▶ WHAT TO PRODUCE: Could you copy, word for word, only the lines from the one containing "Break this object" through the last line of the records below, both included?

** Start TASK DATA **

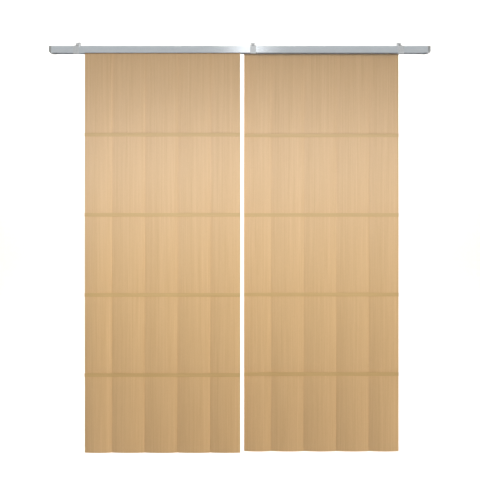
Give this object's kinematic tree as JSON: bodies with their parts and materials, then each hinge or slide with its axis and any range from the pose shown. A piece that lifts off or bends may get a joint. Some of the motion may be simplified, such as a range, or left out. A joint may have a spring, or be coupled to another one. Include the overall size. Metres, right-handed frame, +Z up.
{
  "type": "pair of sliding shoji-style fabric panels",
  "caption": "Sliding fabric panels with shoji-like bands, hung side by side on rollers in an aluminium track headrail with clip-on wall brackets.",
  "frame": {"origin": "centre of the middle bracket's two wall screw holes, on the wall's face; the wall is the plane Y = 0", "axes": "+X along the headrail to the viewer's right, +Y into the wall, +Z up; the panels face -Y"},
  "size_m": [2, 0.0515, 2.167],
  "materials": {
    "rail_aluminium": "satin anodised, fine lines drawn along the rail",
    "cap_plastic": "fine moulded grain, silver grey",
    "bracket_steel": "zinc plated, satin",
    "knob_black": "black, moulded on a blackened steel screw",
    "cloth_straw": "woven straw-coloured cloth with an upright grain, pressed into lapped pleats",
    "batten_tan": "flat olive-tan battens, satin",
    "tape_white": "woven hook and loop tape",
    "bar_aluminium": "mill finish, fine lines along the bar",
    "nylon": "natural white nylon",
    "bar_steel": "bright drawn steel"
  },
  "bodies": {
    "headrail": {"rail": "rail_aluminium", "end_cap_left": "cap_plastic", "end_cap_right": "cap_plastic", "bracket_left": "bracket_steel", "bracket_mid": "bracket_steel", "bracket_right": "bracket_steel", "clip_left": "bracket_steel", "clip_mid": "bracket_steel", "clip_right": "bracket_steel", "clamp_screws": "knob_black"},
    "left_panel": {"left_carrier_bar": "bar_aluminium", "left_hook_tape": "tape_white", "left_loop_tape": "tape_white", "left_cloth": "cloth_straw", "left_weight_bar": "bar_steel", "left_batten_1": "batten_tan", "left_batten_2": "batten_tan", "left_batten_3": "batten_tan", "left_batten_4": "batten_tan", "left_hanger_a": "nylon", "left_hanger_b": "nylon", "left_rivets": "bar_steel"},
    "left_wheels_a": {"left_axle_a": "bar_steel", "left_roller_a_front": "nylon", "left_roller_a_back": "nylon"},
    "left_wheels_b": {"left_axle_b": "bar_steel", "left_roller_b_front": "nylon", "left_roller_b_back": "nylon"},
    "right_panel": {"right_carrier_bar": "bar_aluminium", "right_hook_tape": "tape_white", "right_loop_tape": "tape_white", "right_cloth": "cloth_straw", "right_weight_bar": "bar_steel", "right_batten_1": "batten_tan", "right_batten_2": "batten_tan", "right_batten_3": "batten_tan", "right_batten_4": "batten_tan", "right_hanger_a": "nylon", "right_hanger_b": "nylon", "right_rivets": "bar_steel"},
    "right_wheels_a": {"right_axle_a": "bar_steel", "right_roller_a_front": "nylon", "right_roller_a_back": "nylon"},
    "right_wheels_b": {"right_axle_b": "bar_steel", "right_roller_b_front": "nylon", "right_roller_b_back": "nylon"}
  },
  "joints": [
    {"name": "left_slide", "type": "slide", "parent": "headrail", "child": "left_panel", "axis": [1, 0, 0], "range_m": [-0.172, 0.982]},
    {"name": "left_roll_a", "type": "hinge", "parent": "left_panel", "child": "left_wheels_a", "pos_m": [-0.823, -0.0381, -0.0398], "axis": [0, 1, 0], "continuous": true},
    {"name": "left_roll_b", "type": "hinge", "parent": "left_panel", "child": "left_wheels_b", "pos_m": [-0.127, -0.0381, -0.0398], "axis": [0, 1, 0], "continuous": true},
    {"name": "right_slide", "type": "slide", "parent": "headrail", "child": "right_panel", "axis": [1, 0, 0], "range_m": [-1.008, 0.146]},
    {"name": "right_roll_a", "type": "hinge", "parent": "right_panel", "child": "right_wheels_a", "pos_m": [0.013, -0.0159, -0.0398], "axis": [0, 1, 0], "continuous": true},
    {"name": "right_roll_b", "type": "hinge", "parent": "right_panel", "child": "right_wheels_b", "pos_m": [0.709, -0.0159, -0.0398], "axis": [0, 1, 0], "continuous": true}
  ],
  "couplings": [
    {"joint": "left_roll_a", "follows": "left_slide", "rad_per_m": 142.86},
    {"joint": "left_roll_b", "follows": "left_slide", "rad_per_m": 142.86},
    {"joint": "right_roll_a", "follows": "right_slide", "rad_per_m": 142.86},
    {"joint": "right_roll_b", "follows": "right_slide", "rad_per_m": 142.86}
  ]
}
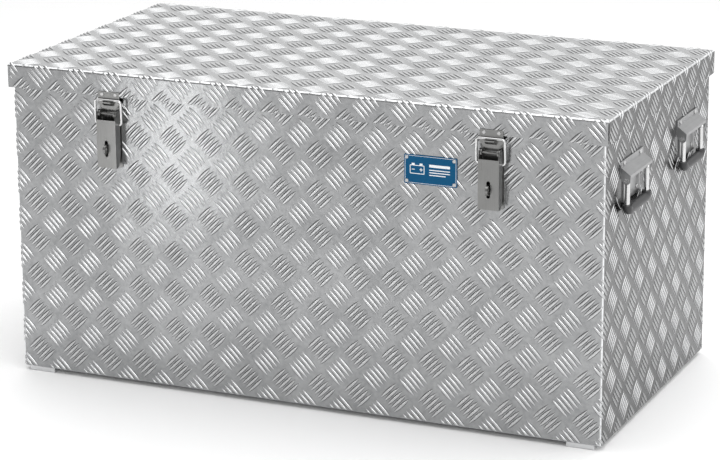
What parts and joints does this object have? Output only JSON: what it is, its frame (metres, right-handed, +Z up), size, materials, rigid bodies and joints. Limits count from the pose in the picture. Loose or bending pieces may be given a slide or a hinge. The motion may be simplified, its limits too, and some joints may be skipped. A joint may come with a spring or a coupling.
{
  "type": "treadplate battery box",
  "caption": "Lidded aluminium treadplate chest with a rear piano hinge, padlockable toggle latches in front and drop handles at both ends.",
  "frame": {"origin": "on the ground, under the middle of the whole outline with lid, latches and handles closed", "axes": "+X to the right seen from the latches, +Y towards the hinge, +Z up"},
  "size_m": [1.045, 0.556, 0.52],
  "materials": {
    "treadplate": "bright rolled five-bar treadplate",
    "plain_aluminium": "mill finish",
    "stainless_steel": "satin",
    "polished_wire": "bright drawn wire",
    "zinc_plated_steel": "bright zinc plated",
    "rivet_metal": "satin",
    "black_grip": "moulded, fine grain",
    "seal_rubber": "matte sponge rubber",
    "blue_plate": "printed, satin"
  },
  "bodies": {
    "chest": {"body_front_and_sides": "treadplate", "back_panel": "treadplate", "floor_panel": "treadplate", "rim_frame": "plain_aluminium", "runner_left": "plain_aluminium", "runner_right": "plain_aluminium", "hinge_body_leaf": "stainless_steel", "hinge_pin": "stainless_steel", "hinge_body_rivets": "rivet_metal", "nameplate": "blue_plate", "nameplate_rivets": "rivet_metal", "latch_left_base": "stainless_steel", "latch_left_staple": "stainless_steel", "latch_left_pivot_pin": "stainless_steel", "latch_left_base_rivets": "rivet_metal", "latch_right_base": "stainless_steel", "latch_right_staple": "stainless_steel", "latch_right_pivot_pin": "stainless_steel", "latch_right_base_rivets": "rivet_metal", "handle_right_front_hood": "zinc_plated_steel", "handle_right_front_rivets": "rivet_metal", "handle_right_rear_hood": "zinc_plated_steel", "handle_right_rear_rivets": "rivet_metal", "handle_left_front_hood": "zinc_plated_steel", "handle_left_front_rivets": "rivet_metal", "handle_left_rear_hood": "zinc_plated_steel", "handle_left_rear_rivets": "rivet_metal"},
    "lid": {"lid_shell": "treadplate", "lid_seal": "seal_rubber", "hinge_lid_leaf": "stainless_steel", "hinge_lid_rivets": "rivet_metal", "latch_left_keeper": "stainless_steel", "latch_left_keeper_rivets": "rivet_metal", "latch_right_keeper": "stainless_steel", "latch_right_keeper_rivets": "rivet_metal"},
    "latch_left_lever": {"latch_left_lever": "stainless_steel"},
    "latch_left_bail": {"latch_left_bail": "polished_wire"},
    "latch_right_lever": {"latch_right_lever": "stainless_steel"},
    "latch_right_bail": {"latch_right_bail": "polished_wire"},
    "handle_right_front": {"handle_right_front_bail": "polished_wire", "handle_right_front_grip": "black_grip"},
    "handle_right_rear": {"handle_right_rear_bail": "polished_wire", "handle_right_rear_grip": "black_grip"},
    "handle_left_front": {"handle_left_front_bail": "polished_wire", "handle_left_front_grip": "black_grip"},
    "handle_left_rear": {"handle_left_rear_bail": "polished_wire", "handle_left_rear_grip": "black_grip"}
  },
  "joints": [
    {"name": "lid_hinge", "type": "hinge", "parent": "chest", "child": "lid", "pos_m": [0, 0.274, 0.4775], "axis": [-1, 0, 0], "range_deg": [0, 95]},
    {"name": "latch_left_lever_swing", "type": "hinge", "parent": "chest", "child": "latch_left_lever", "pos_m": [-0.326, -0.26, 0.455], "axis": [-1, 0, 0], "range_deg": [0, 110]},
    {"name": "latch_left_bail_swing", "type": "hinge", "parent": "latch_left_lever", "child": "latch_left_bail", "pos_m": [-0.326, -0.259, 0.438], "axis": [-1, 0, 0], "range_deg": [-116, 0]},
    {"name": "latch_right_lever_swing", "type": "hinge", "parent": "chest", "child": "latch_right_lever", "pos_m": [0.326, -0.26, 0.455], "axis": [-1, 0, 0], "range_deg": [0, 110]},
    {"name": "latch_right_bail_swing", "type": "hinge", "parent": "latch_right_lever", "child": "latch_right_bail", "pos_m": [0.326, -0.259, 0.438], "axis": [-1, 0, 0], "range_deg": [-116, 0]},
    {"name": "handle_right_front_swing", "type": "hinge", "parent": "chest", "child": "handle_right_front", "pos_m": [0.515, -0.1305, 0.4115], "axis": [0, -1, 0], "range_deg": [0, 90]},
    {"name": "handle_right_rear_swing", "type": "hinge", "parent": "chest", "child": "handle_right_rear", "pos_m": [0.515, 0.1455, 0.4115], "axis": [0, -1, 0], "range_deg": [0, 90]},
    {"name": "handle_left_front_swing", "type": "hinge", "parent": "chest", "child": "handle_left_front", "pos_m": [-0.515, -0.1305, 0.4115], "axis": [0, 1, 0], "range_deg": [0, 90]},
    {"name": "handle_left_rear_swing", "type": "hinge", "parent": "chest", "child": "handle_left_rear", "pos_m": [-0.515, 0.1455, 0.4115], "axis": [0, 1, 0], "range_deg": [0, 90]}
  ],
  "couplings": [
    {"joint": "latch_left_bail_swing", "follows": "latch_left_lever_swing", "ratio": -1.05},
    {"joint": "latch_right_bail_swing", "follows": "latch_right_lever_swing", "ratio": -1.05}
  ]
}
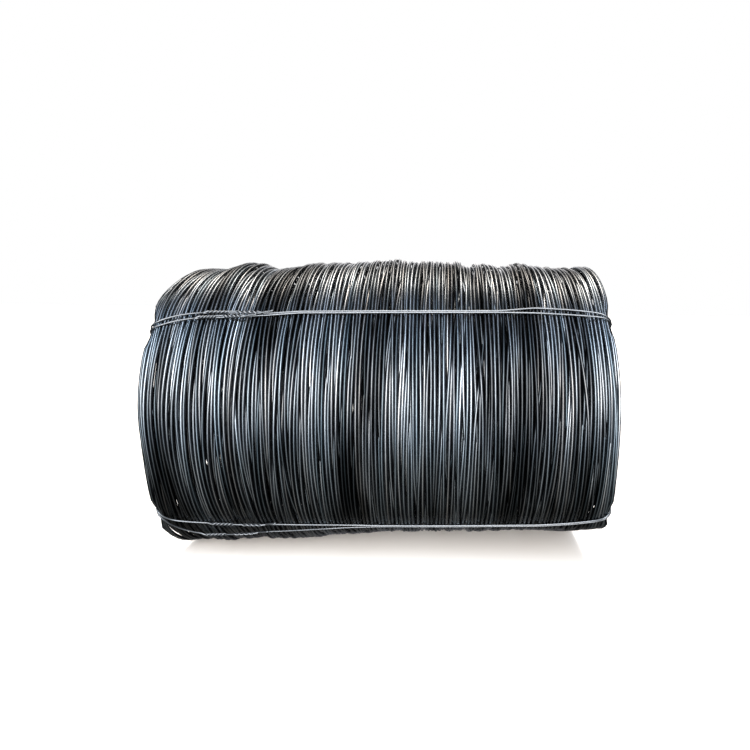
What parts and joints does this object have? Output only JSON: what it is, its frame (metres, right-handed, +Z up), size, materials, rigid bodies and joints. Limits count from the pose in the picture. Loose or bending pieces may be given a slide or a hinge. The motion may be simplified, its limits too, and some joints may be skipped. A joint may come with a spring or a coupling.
{
  "type": "coil of wire rod",
  "caption": "Ring-shaped coil of hot rolled steel wire rod lying on its side, held by pairs of twisted tie wires.",
  "frame": {"origin": "on the floor under the middle of the coil", "axes": "+X along the coil's axis, away from the end with the knots; +Z up; -Y is the front"},
  "size_m": [1.73, 1.2498, 1.2499],
  "materials": {
    "rod": "hot rolled, thin blue grey mill scale",
    "tie": "drawn wire, bright"
  },
  "bodies": {
    "root": {"rod_coil": "rod", "tie_wire_front_upper_a": "tie", "tie_wire_front_upper_b": "tie", "tie_wire_front_lower_a": "tie", "tie_wire_front_lower_b": "tie", "tie_wire_rear_upper_a": "tie", "tie_wire_rear_upper_b": "tie", "tie_wire_rear_lower_a": "tie", "tie_wire_rear_lower_b": "tie"}
  },
  "joints": []
}
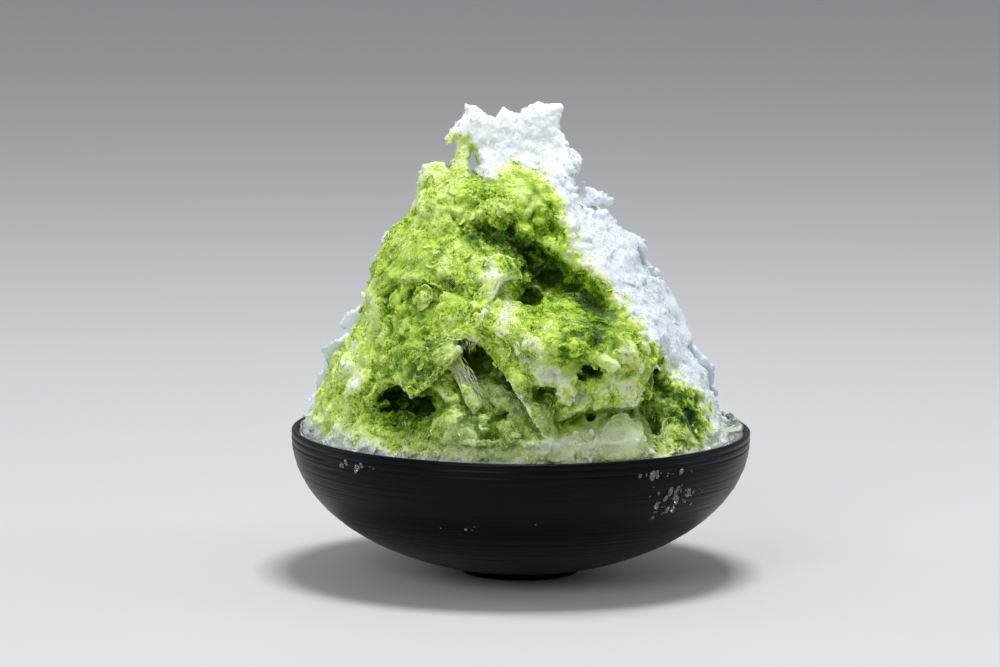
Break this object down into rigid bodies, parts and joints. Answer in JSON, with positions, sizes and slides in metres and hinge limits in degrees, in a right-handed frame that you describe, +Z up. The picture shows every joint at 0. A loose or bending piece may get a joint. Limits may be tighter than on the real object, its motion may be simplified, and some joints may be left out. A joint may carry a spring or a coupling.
{
  "type": "shaved ice dessert",
  "caption": "Tall uneven heap of shaved ice with green tea syrup, standing in a wide shallow black turned bowl on a small foot.",
  "frame": {"origin": "on the bowl's axis, at the underside of its foot, which is the middle of the bottom of the bounding box", "axes": "+Z up along the bowl's axis, -Y towards the side that is seen, +X to its right"},
  "size_m": [0.16, 0.16, 0.1643],
  "materials": {
    "bowl_glaze": "satin blue-black glaze over fine turning rings",
    "ice": "packed shaved ice, white on the right and at the top, wet with green tea syrup in front and at the left"
  },
  "bodies": {
    "root": {"bowl": "bowl_glaze", "ice": "ice"}
  },
  "joints": []
}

** End TASK DATA **

▶ CORRECT ANSWER:
Break this object down into rigid bodies, parts and joints. Answer in JSON, with positions, sizes and slides in metres and hinge limits in degrees, in a right-handed frame that you describe, +Z up. The picture shows every joint at 0. A loose or bending piece may get a joint. Limits may be tighter than on the real object, its motion may be simplified, and some joints may be left out. A joint may carry a spring or a coupling.
{
  "type": "shaved ice dessert",
  "caption": "Tall uneven heap of shaved ice with green tea syrup, standing in a wide shallow black turned bowl on a small foot.",
  "frame": {"origin": "on the bowl's axis, at the underside of its foot, which is the middle of the bottom of the bounding box", "axes": "+Z up along the bowl's axis, -Y towards the side that is seen, +X to its right"},
  "size_m": [0.16, 0.16, 0.1643],
  "materials": {
    "bowl_glaze": "satin blue-black glaze over fine turning rings",
    "ice": "packed shaved ice, white on the right and at the top, wet with green tea syrup in front and at the left"
  },
  "bodies": {
    "root": {"bowl": "bowl_glaze", "ice": "ice"}
  },
  "joints": []
}